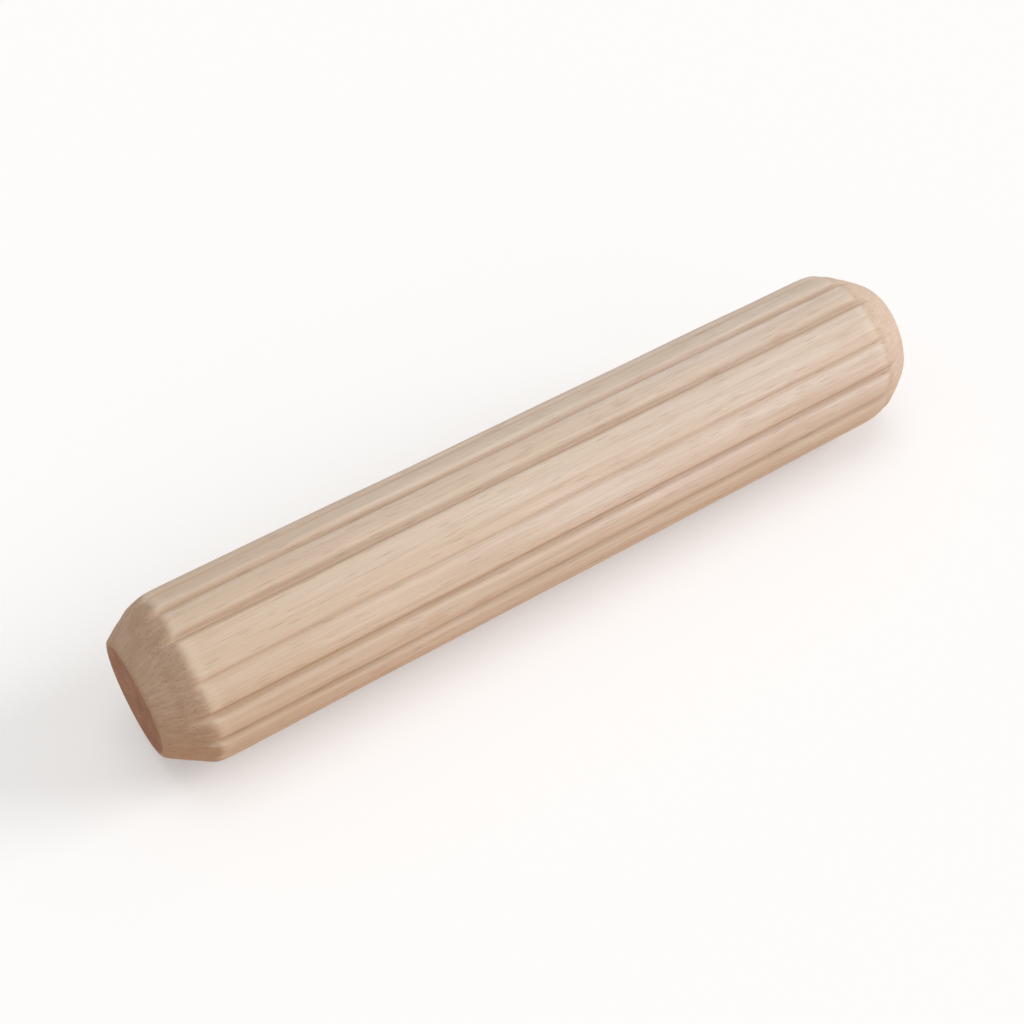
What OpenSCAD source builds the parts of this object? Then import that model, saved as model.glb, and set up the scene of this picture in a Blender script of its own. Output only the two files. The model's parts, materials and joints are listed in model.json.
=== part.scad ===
// Fluted wooden dowel pin.
// One straight piece of hardwood: a round rod with pressed grooves along its whole length
// and a bevel at each end that leads it into a drilled hole.
// The grooves are evenly spaced but for one wider ridge, where the first and the last of them stand apart.
// The pin lies along X with its middle at the origin. A groove faces straight down, so the pin
// rests on the two ridges beside that groove.

/* [Pin] */
// Length from one end face to the other
pin_length = 40; // [20:1:80]
// Diameter over the tops of the ridges
crest_d = 7.8; // [6:0.1:12]

/* [Flutes] */
// Number of grooves round the pin
flute_count = 16; // [8:1:20]
// Angle that the widest ridge takes up beyond the others
wide_ridge_extra = 10; // [0:0.5:20]
// Which groove faces straight down, counted round from the widest ridge
lowest_groove = 6; // [0:1:7]
// Depth of a groove below the tops of the ridges
flute_depth = 0.3; // [0.2:0.01:0.45]
// Angle between the two sides of a groove
flute_angle = 60; // [50:1:75]
// Radius of the rounded bottom of a groove
valley_r = 0.12; // [0.08:0.01:0.16]
// Radius of the rounded shoulder between a groove and the top of a ridge
shoulder_r = 0.2; // [0.1:0.01:0.25]

/* [Ends] */
// Length of the bevel, measured along the pin
bevel_length = 1.9; // [1.2:0.1:4]
// Depth of the bevel, measured on the radius
bevel_depth = 1.2; // [0.6:0.05:1.8]
// Radius of the softened edge round each end face
rim_r = 0.25; // [0.1:0.05:0.4]

/* [Hidden] */
$fn = 96;

beech = "#d9c3a5";
crest_r = crest_d / 2;
half_length = pin_length / 2;
past = 0.2;      // how far a cutting shape runs past what it cuts
overlap = 0.03;  // share of its radius by which an arc crosses the surface it runs into, for a clean corner

groove_step = (360 - wide_ridge_extra) / flute_count;

// A groove, drawn with its middle on +Y. Its sides lean away from the middle by half its angle.
side_lean = flute_angle / 2;
side_out = [cos(side_lean), -sin(side_lean)];  // square to the right side, into the ridge
valley_reach = (1 - overlap) * valley_r;
valley_centre = [0, crest_r - flute_depth + valley_r];
valley_foot = valley_centre + valley_reach * side_out;
sides_meet_y = valley_centre.y - valley_reach / sin(side_lean);

// The right shoulder: an arc that runs into the side of the groove and into the top of the ridge
shoulder_reach = (1 - overlap) * shoulder_r;
shoulder_orbit = crest_r - shoulder_reach;
shoulder_angle = side_lean + asin((shoulder_reach - sides_meet_y * sin(side_lean)) / shoulder_orbit);
shoulder_centre = shoulder_orbit * [sin(shoulder_angle), cos(shoulder_angle)];
shoulder_foot = shoulder_centre - shoulder_reach * side_out;
shoulder_edge = (crest_r + past) * [sin(shoulder_angle), cos(shoulder_angle)];

// The bevel, drawn as radius and height up the pin's axis. It meets the end face at end_corner.
bevel_lean = atan(bevel_depth / bevel_length);
bevel_out = [cos(bevel_lean), sin(bevel_lean)];
bevel_along = [-sin(bevel_lean), cos(bevel_lean)];
end_corner = [crest_r - bevel_depth, half_length];
bevel_start = end_corner - bevel_along * (bevel_depth + past) / sin(bevel_lean);

// The softened edge: an arc that runs into the end face and into the bevel
rim_reach = (1 - overlap) * rim_r;
rim_centre = end_corner - rim_reach * [tan(45 - bevel_lean / 2), 1];
rim_top = [rim_centre.x, half_length];
rim_side = rim_centre + rim_reach * bevel_out;

function mirrored(p) = [-p.x, p.y];

module groove() {
    difference() {
        polygon([
            valley_foot, shoulder_foot, shoulder_centre, shoulder_edge,
            mirrored(shoulder_edge), mirrored(shoulder_centre), mirrored(shoulder_foot), mirrored(valley_foot)
        ]);
        for (centre = [shoulder_centre, mirrored(shoulder_centre)])
            translate(centre)
                circle(r = shoulder_r);
    }
    translate(valley_centre)
        circle(r = valley_r);
}

// The section as seen from the right end of the pin, with its top on +Y
module fluted_section() {
    difference() {
        circle(r = crest_r);
        for (n = [0 : flute_count - 1])
            rotate(180 + (n - lowest_groove) * groove_step)
                groove();
    }
}

// What the softened edge takes off the corner between the end face and the bevel
module rim_waste() {
    difference() {
        polygon([
            rim_top, rim_side, rim_side + past * bevel_out,
            end_corner + past * [1, 1], rim_top + [0, past]
        ]);
        translate(rim_centre)
            circle(r = rim_r);
    }
}

// Half of the outline that the turned ends give the pin, from its middle up to one end face
module half_outline() {
    difference() {
        polygon([
            [0, -past], [bevel_start.x, -past], bevel_start, end_corner, [0, half_length]
        ]);
        rim_waste();
    }
}

module bevelled_envelope() {
    for (turn = [0, 180])
        rotate([turn, 0, 0])
            rotate_extrude()
                half_outline();
}

module dowel_pin() {
    color(beech)
        rotate([0, 90, 0])
            intersection() {
                linear_extrude(pin_length + 2 * past, center = true)
                    rotate(90)
                        fluted_section();
                bevelled_envelope();
            }
}

dowel_pin();
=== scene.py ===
"""One fluted wooden dowel pin, lying on a plain pale floor.

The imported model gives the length, the diameter and the bevel's length. The mesh made here takes the
place of the plain CAD solid: the same pressed grooves and bevelled ends, with the unevenness of pressed
and sawn wood. Sizes are in millimetres, and MM turns them into Blender's metres.
"""
import json
import math

import bpy
import numpy as np
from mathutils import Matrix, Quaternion, Vector


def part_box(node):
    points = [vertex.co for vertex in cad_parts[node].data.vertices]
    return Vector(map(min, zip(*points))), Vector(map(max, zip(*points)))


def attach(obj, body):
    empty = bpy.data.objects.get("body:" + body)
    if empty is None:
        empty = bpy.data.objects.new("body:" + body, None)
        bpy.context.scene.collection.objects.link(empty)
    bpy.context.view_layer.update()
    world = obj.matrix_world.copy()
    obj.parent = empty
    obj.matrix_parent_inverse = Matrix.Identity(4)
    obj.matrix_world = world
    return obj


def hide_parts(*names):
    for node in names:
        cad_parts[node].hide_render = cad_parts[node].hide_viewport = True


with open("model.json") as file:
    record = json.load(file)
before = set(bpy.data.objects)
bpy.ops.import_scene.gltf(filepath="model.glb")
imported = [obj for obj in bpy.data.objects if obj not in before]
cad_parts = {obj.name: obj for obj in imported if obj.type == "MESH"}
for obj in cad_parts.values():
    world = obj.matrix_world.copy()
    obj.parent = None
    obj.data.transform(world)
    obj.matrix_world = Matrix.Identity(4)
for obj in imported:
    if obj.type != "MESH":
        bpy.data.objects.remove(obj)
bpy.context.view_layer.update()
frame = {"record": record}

MM = 0.001
FULL_TURN = 2 * math.pi
NODE = "dowel_pin"

# ---- The pin's driving sizes -------------------------------------------------------------------

pin_low, pin_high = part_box(NODE)
barrel = next(m for m in frame["record"]["mounts"] if m["name"] == "barrel")
CREST_R = barrel["dims"]["r_mm"]
HALF_LENGTH = pin_high.x / MM
BEVEL_LENGTH = HALF_LENGTH - barrel["dims"]["length_mm"] / 2
FLOOR_LEVEL = pin_low.z / MM

FLUTE_COUNT = 16
WIDE_RIDGE_EXTRA = math.radians(10)
GROOVE_SHIFT = math.radians(3)       # how far grooves are moved away from the wide ridge, at most
GROOVE_JITTER = math.radians(0.6)
LOWEST_GROOVE = 6
FLUTE_DEPTH = 0.3
FLUTE_ANGLE = math.radians(60)
FAINT_GROOVE = 0                     # beside the wide ridge, pressed less than the others
FAINT_SHARE = 0.4
VALLEY_R = 0.1
SHOULDER_SOFTNESS = 0.07
BEVEL_DEPTH = 1.2
BEVEL_CROWN = 0.04                   # how far the bevel's middle stands proud of a straight line
EDGE_SOFTNESS = 0.09                 # rounding where a ridge runs into the bevel
RIM_R = 0.25

# ---- How far the surface strays from those sizes -------------------------------------------------

DEPTH_SHARES = (-0.14, 0.06)         # the least and the most that a groove's depth differs
DEPTH_WAVES = 0.05                   # share of its depth by which a groove rises and falls along it
SHARED_WANDER = 0.005                # sideways, all grooves together
OWN_WANDER = 0.003                   # sideways, each groove by itself
FIBRE_RELIEF = 0.006
SWELLS = 0.007
NICK_COUNT = 60
NICK_DEPTHS = (0.01, 0.035)
NICK_LENGTHS = (0.3, 1.3)
NICK_WIDTHS = (0.05, 0.16)
BEVEL_RUNOUT = 0.03                  # how far the bevel was cut out of true
RUNOUT_REACH = 0.3                   # depth below the crest at which all of that shows
CUTTER_MARKS = 0.004
TORN_RELIEF = 0.006
SAWN_RELIEF = 0.012
SAWN_WAVES = 30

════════

WRITTEN TASK :: Both the line with "face and the bevel" and the line with "obj.parent = empty" belong in the answer; write them out exactly, with every line between.

EXERCISE RESPONSE ::
// What the softened edge takes off the corner between the end face and the bevel
module rim_waste() {
    difference() {
        polygon([
            rim_top, rim_side, rim_side + past * bevel_out,
            end_corner + past * [1, 1], rim_top + [0, past]
        ]);
        translate(rim_centre)
            circle(r = rim_r);
    }
}

// Half of the outline that the turned ends give the pin, from its middle up to one end face
module half_outline() {
    difference() {
        polygon([
            [0, -past], [bevel_start.x, -past], bevel_start, end_corner, [0, half_length]
        ]);
        rim_waste();
    }
}

module bevelled_envelope() {
    for (turn = [0, 180])
        rotate([turn, 0, 0])
            rotate_extrude()
                half_outline();
}

module dowel_pin() {
    color(beech)
        rotate([0, 90, 0])
            intersection() {
                linear_extrude(pin_length + 2 * past, center = true)
                    rotate(90)
                        fluted_section();
                bevelled_envelope();
            }
}

dowel_pin();
=== scene.py ===
"""One fluted wooden dowel pin, lying on a plain pale floor.

The imported model gives the length, the diameter and the bevel's length. The mesh made here takes the
place of the plain CAD solid: the same pressed grooves and bevelled ends, with the unevenness of pressed
and sawn wood. Sizes are in millimetres, and MM turns them into Blender's metres.
"""
import json
import math

import bpy
import numpy as np
from mathutils import Matrix, Quaternion, Vector


def part_box(node):
    points = [vertex.co for vertex in cad_parts[node].data.vertices]
    return Vector(map(min, zip(*points))), Vector(map(max, zip(*points)))


def attach(obj, body):
    empty = bpy.data.objects.get("body:" + body)
    if empty is None:
        empty = bpy.data.objects.new("body:" + body, None)
        bpy.context.scene.collection.objects.link(empty)
    bpy.context.view_layer.update()
    world = obj.matrix_world.copy()
    obj.parent = empty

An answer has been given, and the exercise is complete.